- Born: Bernard More Troughton Shute Leete 8 October 1898 Claygate, Surrey, England
- Died: 1978 Stanmore, Middlesex, England
- Occupation(s): RAF Pilot, Directorate of Civil Aviation in India
- Known for: First flight from England to India in a light aircraft

= Bernard Leete =

English aviator (1898 - 1978)

Bernard More Troughton Shute Leete OBE AFC (8 October 1898 – 1978) was an English aviator in the 1930s.
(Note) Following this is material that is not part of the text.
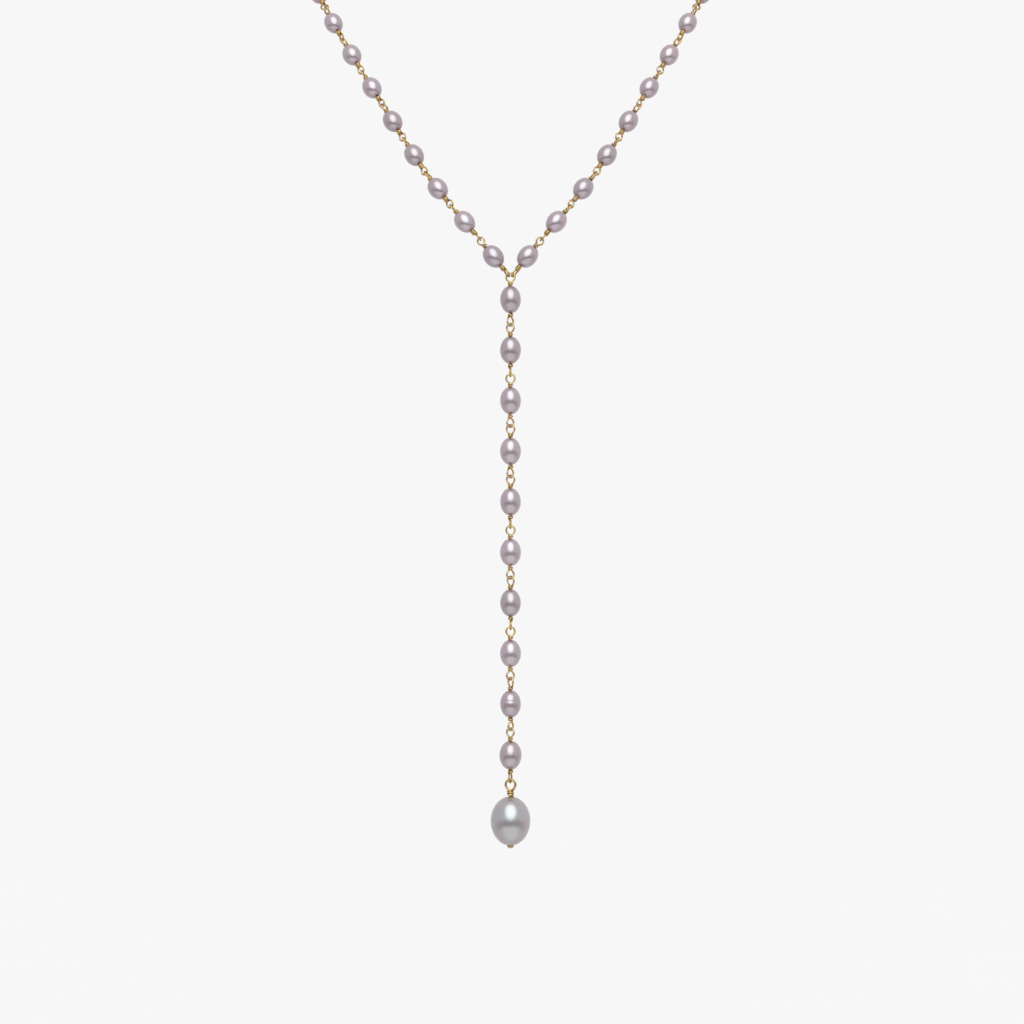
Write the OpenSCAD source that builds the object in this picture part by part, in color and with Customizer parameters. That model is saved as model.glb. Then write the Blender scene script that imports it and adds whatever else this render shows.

He was an aviation pioneer and was awarded Officer of the Order of the British Empire for his achievements.

==England to India==
In November 1926, Bernard Leete accompanied fellow aviation pioneer and air racer T.N. Stack made an attempt to reach Karachi (located in India at the time) in a De Havilland DH.60. They both reached their objective in June 1927 and he was awarded an AFC for his achievements.

==Honours and awards==
- 3 June 1927 Bernard More Troughton Shute Leete a Flying Officer in the Reserve of Air Force Officers is awarded the Air Force Cross "in recognition of the distinguished service rendered to aviation by his recent flight in a light aeroplane from London to Delhi"
- 1 January 1942 Bernard More Troughton Shute Leete a technical officer of the Civil Aviation Directorate of the Government of India is appointed an Officer of the Order of the British Empire.